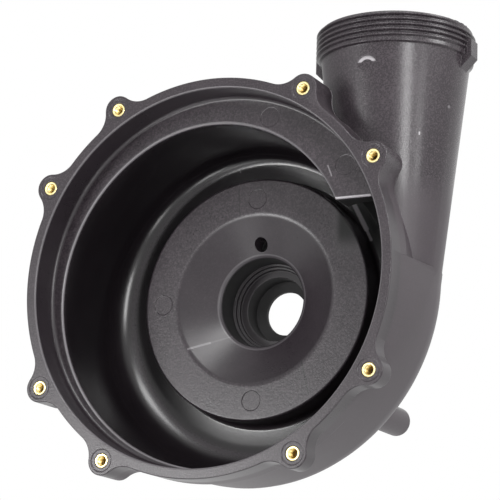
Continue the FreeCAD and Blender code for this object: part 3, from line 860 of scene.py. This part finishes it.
def outlet_space(settings):
    """The water way of the outlet, with the edge of its rim rounded."""
    outlet, channel = settings.outlet, settings.channel
    taper = (outlet.neck - outlet.root) / outlet.neck_height
    start = channel.start * math.sin(math.radians(CUTWATER)) - 0.0004
    inside = outlet.root - channel.wall
    top = outlet.rim_height
    mouth = inside + taper * top
    corners = [
        (inside + taper * start, start, 0),
        (mouth, top, 0.0008),
        (mouth + 0.002, top - 0.00002, 0),
        (mouth + 0.002, top + 0.002, 0),
    ]
    return turn("outlet_space", corners, (outlet.offset, outlet.depth, 0), upright=True)


def small_holes(settings):
    """Insert holes with their recesses, the vent and the boss holes."""
    flange, centre = settings.flange, settings.centre
    mouth = flange.recess + 0.0003
    corners = [
        (mouth, -CLEAR, 0),
        (mouth, -0.00001, 0),
        (flange.recess, 0.0002, 0),
        (flange.recess, flange.recess_depth, 0.0001),
        (flange.insert_hole, flange.recess_depth, 0),
        (flange.insert_hole, flange.insert_hole_end, 0),
    ]
    places = [polar(flange.pitch, angle) for angle in insert_angles()]
    holes = [turn("insert_hole", corners, place, steps=64) for place in places]
    start = centre.disc_depth - 0.003
    holes.append(rod("vent", centre.vent, start, centre.vent_end, 0.0, centre.vent_height))
    corners = [
        (centre.boss_hole, centre.boss_end - centre.boss_hole_depth, 0),
        (centre.boss_hole, centre.boss_end - 0.0005, 0),
        (centre.boss_hole + 0.0007, centre.boss_end + 0.0002, 0),
    ]
    for x, z in boss_places(centre):
        holes.append(turn("boss_hole", corners, (x, 0.0, z), steps=48))
    return join(holes)


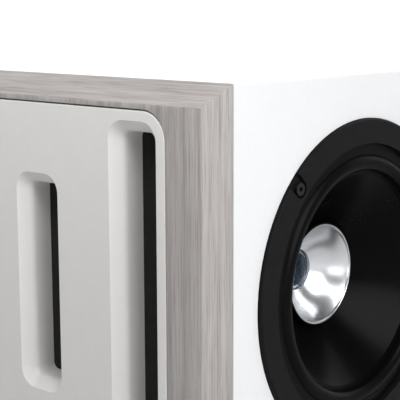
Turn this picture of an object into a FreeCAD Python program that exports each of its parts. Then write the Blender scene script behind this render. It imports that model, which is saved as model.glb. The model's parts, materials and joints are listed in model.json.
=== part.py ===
"""A bookshelf loudspeaker: a white lacquered cabinet with a bevelled oak frame round a slotted front plate,
a coaxial driver in each side, one midrange driver behind the front cloth, and terminals on the back.

Millimetres. +X is to the right, +Y to the back and +Z up. The origin is under the middle of the whole
speaker, on the surface that its four feet stand on. A driver is drawn in a frame of its own, whose +X is
its axis and points out of the cabinet, with zero on the face that the driver is mounted in.
"""

import FreeCAD, Part
import math
import os
import re

import Sketcher

SIZES = {
    # cabinet
    "cab_width": 360,
    "cab_depth": 292,
    "cab_height": 245,
    "panel": 15,
    "edge_round": 1.5,
    "brace_side": 22,
    "brace_back": 45,
    # front frame and slotted plate
    "bevel_in": 12.3,
    "bevel_forward": 11,
    "frame_side": 24.8,
    "frame_top": 3.1,
    "shadow_gap": 0.8,
    "plate_round": 16,
    "plate_depth": 20,
    "plate_edge_round": 0.7,
    "plate_skin": 4,
    "plate_skirt": 3,
    "slot_pitch": 78.6,
    "slot_width": 36.2,
    "outer_slot_margin": 5.6,
    "inner_slot_height": 131,
    "slot_round": 11,
    "slot_lip": 6.6,
    "slot_lip_round": 4.9,
    "peg_radius": 3,
    "peg_reach": 8,
    "peg_inset": 12,
    "cloth_sheet": 0.5,
    "cloth_margin": 3,
    "clearance": 0.2,
    "overlap": 1,
    # feet
    "foot_radius": 14,
    "foot_top_radius": 11.5,
    "foot_height": 6,
    "foot_inset": 28,
    "foot_recess_radius": 4.5,
    "foot_pilot_floor": 2,
    # terminals
    "terminal_width": 90,
    "terminal_height": 56,
    "terminal_sheet": 3,
    "terminal_rise": 62,
    "terminal_border": 8,
    "terminal_screw_inset": 5,
    "post_spacing": 38,
    "post_radius": 4,
    "post_reach": 18,
    "post_tail": 10,
    "post_flange_radius": 9,
    "post_flange_thick": 2,
    "socket_radius": 2.05,
    "socket_depth": 16,
    "collar_radius": 7,
    "collar_thick": 1.5,
    "knob_radius": 8,
    "knob_length": 10,
    "knob_flute_radius": 1,
    "knob_band": 1.5,
    "running_gap": 0.08,
    # crossover
    "board_width": 110,
    "board_depth": 70,
    "board_thick": 1.6,
    "board_rise": 6,
    "pillar_radius": 4,
    "pillar_inset": 6,
    "coil_radius": 17,
    "coil_hole": 7,
    "coil_height": 16,
    "capacitor_radius": 8,
    "capacitor_length": 32,
    # screws
    "screw_radius": 1.9,
    "screw_length": 13,
    "screw_head_radius": 3.5,
    "screw_head_height": 2.4,
    "screw_socket": 1.5,
    "screw_fit": 0.15,
    "screw_pocket": 5.1,
    "screw_sink": 0.1,
    # side driver, one in each side
    "side_from_front": 116,
    "side_flange_radius": 96,
    "side_flange_proud": 2.5,
    "side_flange_thick": 6,
    "side_flange_round": 1.2,
    "side_lip_radius": 81.8,
    "side_lip_depth": 4,
    "side_wall_radius": 79,
    "side_wall_thick": 1.5,
    "side_wall_depth": 14,
    "side_ledge_radius": 55,
    "side_ledge_depth": 54,
    "side_motor_depth": 62,
    "side_screw_circle": 88.8,
    "side_rim_width": 6.6,
    "side_roll_width": 9,
    "side_roll_rise": 2.4,
    "side_foot_width": 2.6,
    "side_rubber": 0.8,
    "side_neck_radius": 20.2,
    "side_neck_depth": 47,
    "side_paper": 1.2,
    "side_cone_drop": 3.5,
    "side_coil_depth": 71,
    "side_pole_radius": 19.1,
    "side_back_hole": 34,
    "side_plate_radius": 48,
    "side_magnet_radius": 50,
    "side_magnet_hole": 24,
    "side_plate_thick": 7,
    "side_magnet_thick": 15,
    "side_back_thick": 8,
    # midrange driver, behind the front cloth
    "mid_flange_radius": 47,
    "mid_flange_proud": -0.2,
    "mid_flange_thick": 5.5,
    "mid_flange_round": 0.5,
    "mid_lip_radius": 40,
    "mid_lip_depth": 4,
    "mid_wall_radius": 38.5,
    "mid_wall_thick": 1.2,
    "mid_wall_depth": 9,
    "mid_ledge_radius": 26,
    "mid_ledge_depth": 24,
    "mid_motor_depth": 30,
    "mid_screw_circle": 43.5,
    "mid_rim_width": 1.6,
    "mid_roll_width": 4.4,
    "mid_roll_rise": 2.2,
    "mid_foot_width": 1.6,
    "mid_rubber": 0.5,
    "mid_neck_radius": 9.7,
    "mid_neck_depth": 18,
    "mid_paper": 0.8,
    "mid_cone_drop": 1,
    "mid_coil_depth": 35,
    "mid_pole_radius": 8.8,
    "mid_back_hole": 17,
    "mid_plate_radius": 25,
    "mid_magnet_radius": 27,
    "mid_magnet_hole": 12,
    "mid_plate_thick": 4,
    "mid_magnet_thick": 10,
    "mid_back_thick": 5,
    # spiders, formers and gaps that both kinds of driver share
    "flange_gap": 0.5,
    "glue_line": 0.1,
    "former_wall": 0.4,
    "winding": 0.7,
    "magnet_gap": 0.6,
    "spider_sheet": 0.5,
    "spider_flat": 2,
    "spider_land": 3,
    "spider_wave": 1.4,
    # waveguide and dome in the middle of a side driver
    "mouth_radius": 29.6,
    "mouth_depth": 28.7,
    "throat_radius": 12.6,
    "throat_depth": 46,
    "throat_round": 6,
    "guide_wall": 1.2,
    "guide_base_radius": 17.5,
    "guide_base_depth": 49.2,
    "dome_radius": 12.2,
    "dome_rise": 3.6,
    "dome_sheet": 0.5,
    "tweeter_groove": 5,
}
WINDOWS = {"side": 12, "mid": 8}
WINDOW_SPOKE = 9
SCREWS_ROUND_DRIVER = 4
KNOB_FLUTES = 16
SPIDER_WAVES = 3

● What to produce
Give again only the lines from the one bearing "Turn this picture" through the one bearing "import Sketcher", exactly as they stand.

● Correct output
Turn this picture of an object into a FreeCAD Python program that exports each of its parts. Then write the Blender scene script behind this render. It imports that model, which is saved as model.glb. The model's parts, materials and joints are listed in model.json.
=== part.py ===
"""A bookshelf loudspeaker: a white lacquered cabinet with a bevelled oak frame round a slotted front plate,
a coaxial driver in each side, one midrange driver behind the front cloth, and terminals on the back.

Millimetres. +X is to the right, +Y to the back and +Z up. The origin is under the middle of the whole
speaker, on the surface that its four feet stand on. A driver is drawn in a frame of its own, whose +X is
its axis and points out of the cabinet, with zero on the face that the driver is mounted in.
"""

import FreeCAD, Part
import math
import os
import re

import Sketcher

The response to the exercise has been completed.